The Two Systems Protect Different Things

A patent protects an invention, a new and useful device, method, or design. A trademark protects a brand identifier, a name, logo, or slogan that tells buyers who made a product. They are not substitutes. A single product can carry both, a patent on how it works and a trademark on what it is called. Comparing their filing volumes measures two different kinds of economic activity, one rooted in technical novelty and the other in branding.

The numbers come from the USPTO’s own reporting, summarized in its annual performance reports. Trademark applications at 767,138 outnumbered patent applications at roughly 602,300 in fiscal 2024, and the trademark side is also expanding at more than twice the rate.

Why Trademarks Are Growing Faster

The surge has a clear driver: the cost and speed of starting a brand have collapsed. Anyone can launch a product line through an online marketplace in an afternoon, and each new brand is a candidate for trademark protection. The barrier to filing a trademark is lower than the barrier to producing a patentable invention, which requires genuine technical novelty. So the trademark count tracks the rise of small sellers and direct-to-consumer brands more than it tracks invention.

Patent filing grows on a different clock. It depends on research spending, engineering talent, and the slow work of developing something new enough to satisfy an examiner. That work does not scale as quickly as opening a storefront, which is why patent volume rises in low single digits while trademarks climb faster.

What Grew on the Grant Side

Output followed input. The USPTO granted 365,614 patents in fiscal year 2024, including 321,020 utility patents, 43,383 design patents, and 755 plant patents. Grants rose about 5.7 percent on a rolling basis. The design patent figure is worth noting for product inventors, since design patents protect how a product looks rather than how it functions, and they are often the right tool for a consumer product whose value is in its form.

What This Means for Product Inventors

For someone bringing a physical product to market, the filing data carries a practical lesson. Most inventors think first about a utility patent and overlook the other two forms of protection that often matter just as much. A distinctive product name is a trademark question. A distinctive product shape is a design patent question. A new mechanism is a utility patent question. A complete protection plan usually touches more than one system.

Sorting out which protections fit a given product is part of the early work Enhance Innovations handles for inventors. The firm, founded in 2010 and based in Champlin, Minnesota, keeps industrial design, engineering, marketing, and licensing representation in one office, so the question of how a product looks, what it is called, and how it works gets addressed together rather than across disconnected vendors. Its virtual-first process produces renderings and a CAD model that double as the visual record a design patent or a brand launch can draw on.
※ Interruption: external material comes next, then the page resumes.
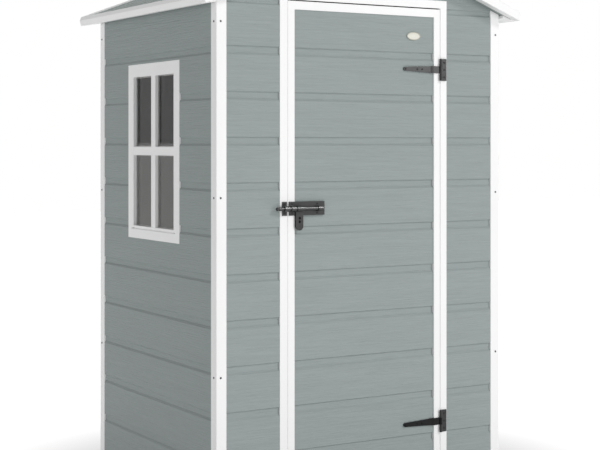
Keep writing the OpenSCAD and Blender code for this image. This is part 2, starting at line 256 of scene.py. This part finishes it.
def set_gloss(finish, level):
    """Sets how strongly the finish reflects, where 0.5 is usual."""
    shader = finish.node_tree.nodes["Principled BSDF"]
    shader.inputs["Specular IOR Level"].default_value = level


def board_wall(name, turn, nodes, top, rise=0.02, hole=None):
    """Puts one grooved panel in place of wall nodes that face -Y turned by this angle."""
    turned = Matrix.Rotation(math.radians(turn), 4, "Z")
    corners = [turned.inverted() @ Vector(c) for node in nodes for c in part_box(node)]
    low = [min(c) for c in zip(*corners)]
    high = [max(c) for c in zip(*corners)]
    sheet = moulded_sheet(board_outline, lowest_joint, board_pitch, (low[0], low[2]),
                          (high[0], high[2] + rise), high[1] - low[1], hole, top)
    bmesh.ops.transform(sheet, verts=sheet.verts,
                        matrix=turned @ Matrix.Translation((0, low[1], 0)))
    for side in (-1, 1):
        cut_off(sheet, (side * eaves_x, 0, eaves_z),
                (side * math.sin(roof_slope), 0, math.cos(roof_slope)))
    add_piece(name, sheet, wall_plastic, "shed", nodes)


wall_plastic = new_finish("wall_plastic", (0.308, 0.351, 0.346), 0.62)
set_gloss(wall_plastic, 0.2)
add_marks(wall_plastic, (0.11, 0.11, 0.0035), depth=0.0016, shade=0.045, gloss=0.05, detail=2)
add_marks(wall_plastic, (0.035, 0.035, 0.0018), depth=0.0006, shade=0.02, detail=1)
add_marks(wall_plastic, (0.5, 0.5, 0.03), shade=0.02)

board_wall("front_boards_left", 0, ["front_wall_left"], gable_board, rise=0)
board_wall("front_boards_right", 0, ["front_wall_right"], gable_board, rise=0)
board_wall("gable_boards", 0, ["front_gable"], gable_board)
board_wall("back_boards", 180, ["back_wall"], gable_board)
board_wall("right_boards", 90, ["right_wall"], tall_board)
low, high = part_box("window_frame")
board_wall("left_boards", -90, ["left_wall_front", "left_wall_back", "left_wall_below_window",
                                "left_wall_above_window"], tall_board,
           hole=((-high[1], low[2]), (-low[1], high[2])))

# Screws: dark self-tapping screws with domed heads, which fix the trims to the panels.
# Each post has three on both of its outer faces.


def turn_round(bm, place, axis, outline, steps=32):
    """Adds a turned shape: an outline of radius and height, spun round an axis."""
    axis = Vector(axis)
    side = axis.orthogonal().normalized()
    old = set(bm.verts)
    points = [bm.verts.new(Vector(place) + side * r + axis * h) for r, h in outline]
    edges = [bm.edges.new(ends) for ends in zip(points, points[1:])]
    bmesh.ops.spin(bm, geom=points + edges, cent=place, axis=axis, angle=2 * math.pi,
                   steps=steps, use_merge=True)
    made = [v for v in bm.verts if v not in old]
    bmesh.ops.remove_doubles(bm, verts=made, dist=1e-6)


def add_screw(bm, place, axis, radius):
    """Adds a domed screw head with a sunk drive, seated in the face at place."""
    turn_round(bm, place, axis, [
        (0, -0.001), (radius, -0.001), (radius, radius * 0.2), (radius * 0.72, radius * 0.48),
        (radius * 0.38, radius * 0.55), (radius * 0.34, radius * 0.15), (0, radius * 0.1),
    ], 12)


dark_steel = new_finish("dark_steel", (0.026, 0.026, 0.027), 0.33)
set_gloss(dark_steel, 0.38)
add_marks(dark_steel, (0.0012, 0.0012, 0.0012), depth=0.00008, gloss=0.06)
add_marks(dark_steel, (0.03, 0.03, 0.03), shade=0.15, gloss=0.04)

screw_r = 0.0035
screw_heights = (0.503, 1.107, 1.701)
inset = 0.017
body_x = 0.603
body_y = 0.497
bm = bmesh.new()
for x in (-1, 1):
    for y in (-1, 1):
        for z in screw_heights:
            add_screw(bm, (x * (body_x - inset), y * body_y, z), (0, y, 0), screw_r)
            add_screw(bm, (x * body_x, y * (body_y - inset), z), (x, 0, 0), screw_r)
add_piece("post_screws", bm, dark_steel, "shed")

# Corner posts and barge boards: hollow extrusions of white resin with softly rounded
# edges. The posts lap over the ends of the wall panels, the barges close the verges.


def softened(node):
    """Copies a part of the frame, with its triangles merged into whole faces."""
    bm = bmesh.new()
    bm.from_mesh(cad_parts[node].data)
    bmesh.ops.remove_doubles(bm, verts=bm.verts, dist=1e-5)
    bmesh.ops.dissolve_limit(bm, angle_limit=math.radians(1), verts=bm.verts, edges=bm.edges)
    return bm


white_trim = new_finish("white_trim", (0.90, 0.90, 0.90), 0.42)
add_marks(white_trim, (0.002, 0.002, 0.002), depth=0.0001, gloss=0.05)
add_marks(white_trim, (0.12, 0.12, 0.3), shade=0.012, detail=2)

for kind, edge in (("corner_post", 0.0025), ("barge", 0.002)):
    for corner in ("front_left", "front_right", "back_left", "back_right"):
        node = f"{kind}_{corner}"
        add_piece(f"{node}_cover", softened(node), white_trim, "shed", [node],
                  edge=edge)

# Eave trims: white resin extrusions that flare out as a shallow gutter face along both
# eaves, hooked over the ends of the roof panels.
for node in ("eave_trim_left", "eave_trim_right"):
    add_piece(f"{node}_cover", softened(node), white_trim, "shed", [node],
              edge=0.0015)

# Doorway: two jambs and a head of white resin. A thin lip along each one covers most of
# the gap round the door, and a stop behind the lip closes it.


def add_bar(bm, outline, low, high, place):
    """Adds a bar: place gives the corner for each outline point at its low or high end."""
    face = bm.faces.new([bm.verts.new(place(*point, low)) for point in outline])
    pushed = bmesh.ops.extrude_face_region(bm, geom=[face])["geom"]
    shift = Vector(place(0, 0, high)) - Vector(place(0, 0, low))
    bmesh.ops.translate(bm, verts=only_verts(pushed), vec=shift)


def add_block(bm, low, high):
    """Adds a block between two corners."""
    made = bmesh.ops.create_cube(bm, size=1)["verts"]
    bmesh.ops.scale(bm, verts=made, vec=[h - l for l, h in zip(low, high)])
    bmesh.ops.translate(bm, verts=made, vec=[(h + l) / 2 for l, h in zip(low, high)])
    return made


opening_x = 0.3295
lip_t = 0.003
front_y = -0.497
stop_x = 0.3249
stop_y = -0.4932
stop_t = 0.004
stop_root = 0.001
head_lip = 0.0007
for side, node, lip_x in ((-1, "door_jamb_left", 0.3256), (1, "door_jamb_right", 0.3276)):
    low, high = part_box(node)
    outer = max(abs(low[0]), abs(high[0]))
    bm = bmesh.new()
    add_bar(bm, [
        (lip_x, front_y), (outer, front_y), (outer, high[1]), (opening_x, high[1]),
        (opening_x, front_y + lip_t), (lip_x, front_y + lip_t),
    ], low[2], high[2], lambda x, y, z: (x * side, y, z))
    near, far = sorted((stop_x * side, (opening_x + stop_root) * side))
    add_block(bm, (near, stop_y, low[2]), (far, stop_y + stop_t, high[2]))
    add_piece(f"{node}_trim", bm, white_trim, "shed", [node], edge=0.001)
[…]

Inventors weighing where to start can read the USPTO’s plain-language guides on the trademark process and on utility and design patents, and the Small Business Administration covers how intellectual property fits into a broader business plan.

The Bottom Line

Trademarks are filed more often and are growing faster because branding scales faster than invention. For a product inventor, the takeaway is not to pick one system over the other but to recognize that a single product often needs protection on several fronts. The first paid step, a patent search, is also the step that clarifies which of those fronts are open and which are already crowded.

This article is informational and is not legal or financial advice. Inventors should do their own research before filing.